Find every line with the word "type". Copy those lines.

_Material to process_
□ □ □
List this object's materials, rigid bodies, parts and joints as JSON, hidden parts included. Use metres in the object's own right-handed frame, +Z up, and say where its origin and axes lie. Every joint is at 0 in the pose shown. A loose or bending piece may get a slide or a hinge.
□ □ □
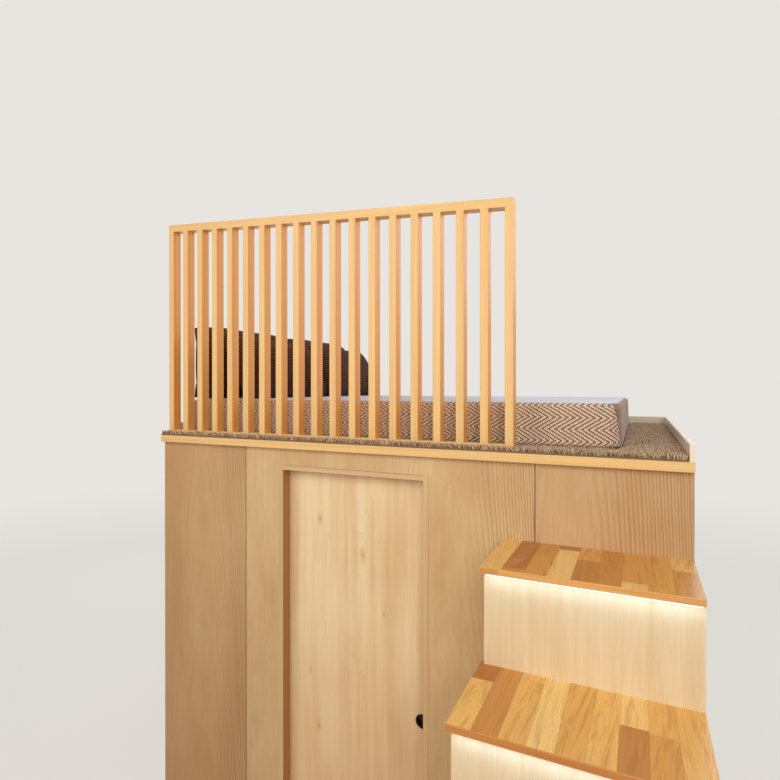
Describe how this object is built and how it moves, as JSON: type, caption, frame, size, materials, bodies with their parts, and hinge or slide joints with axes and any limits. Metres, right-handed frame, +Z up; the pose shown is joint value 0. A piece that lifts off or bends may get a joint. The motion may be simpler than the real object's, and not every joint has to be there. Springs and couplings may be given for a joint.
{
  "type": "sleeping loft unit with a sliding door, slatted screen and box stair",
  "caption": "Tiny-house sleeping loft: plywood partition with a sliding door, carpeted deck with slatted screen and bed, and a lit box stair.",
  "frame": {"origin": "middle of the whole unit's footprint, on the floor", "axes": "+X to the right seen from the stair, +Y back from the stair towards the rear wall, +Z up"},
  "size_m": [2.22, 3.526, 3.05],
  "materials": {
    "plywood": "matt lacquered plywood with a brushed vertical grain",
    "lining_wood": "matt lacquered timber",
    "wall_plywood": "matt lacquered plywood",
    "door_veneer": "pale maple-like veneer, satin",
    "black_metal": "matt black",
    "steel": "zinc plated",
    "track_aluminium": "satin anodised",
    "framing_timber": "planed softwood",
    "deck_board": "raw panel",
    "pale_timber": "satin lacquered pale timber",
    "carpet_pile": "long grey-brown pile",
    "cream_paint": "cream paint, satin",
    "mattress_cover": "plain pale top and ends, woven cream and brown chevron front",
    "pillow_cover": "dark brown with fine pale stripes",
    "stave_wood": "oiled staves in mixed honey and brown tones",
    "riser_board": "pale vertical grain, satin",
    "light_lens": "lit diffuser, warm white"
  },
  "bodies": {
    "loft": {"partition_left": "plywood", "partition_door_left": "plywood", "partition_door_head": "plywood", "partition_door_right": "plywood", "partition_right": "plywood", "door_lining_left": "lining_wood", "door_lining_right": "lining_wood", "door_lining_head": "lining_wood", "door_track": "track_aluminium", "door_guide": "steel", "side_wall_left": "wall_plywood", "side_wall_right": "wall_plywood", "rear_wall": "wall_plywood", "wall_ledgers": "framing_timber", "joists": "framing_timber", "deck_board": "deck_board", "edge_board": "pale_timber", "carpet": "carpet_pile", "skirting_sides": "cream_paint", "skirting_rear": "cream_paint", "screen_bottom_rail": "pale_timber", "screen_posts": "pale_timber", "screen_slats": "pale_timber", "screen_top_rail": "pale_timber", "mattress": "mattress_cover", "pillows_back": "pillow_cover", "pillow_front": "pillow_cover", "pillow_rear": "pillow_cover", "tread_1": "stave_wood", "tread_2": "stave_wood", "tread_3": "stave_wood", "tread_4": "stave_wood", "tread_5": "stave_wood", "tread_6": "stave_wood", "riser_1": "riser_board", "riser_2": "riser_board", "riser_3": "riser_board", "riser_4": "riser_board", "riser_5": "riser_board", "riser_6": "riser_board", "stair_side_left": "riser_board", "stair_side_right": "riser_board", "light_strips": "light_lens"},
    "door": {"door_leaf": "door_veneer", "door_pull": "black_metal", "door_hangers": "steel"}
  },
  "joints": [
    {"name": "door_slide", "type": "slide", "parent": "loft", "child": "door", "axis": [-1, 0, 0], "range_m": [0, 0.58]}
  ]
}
□ □ □
_Task response_
Describe how this object is built and how it moves, as JSON: type, caption, frame, size, materials, bodies with their parts, and hinge or slide joints with axes and any limits. Metres, right-handed frame, +Z up; the pose shown is joint value 0. A piece that lifts off or bends may get a joint. The motion may be simpler than the real object's, and not every joint has to be there. Springs and couplings may be given for a joint.
  "type": "sleeping loft unit with a sliding door, slatted screen and box stair",
    {"name": "door_slide", "type": "slide", "parent": "loft", "child": "door", "axis": [-1, 0, 0], "range_m": [0, 0.58]}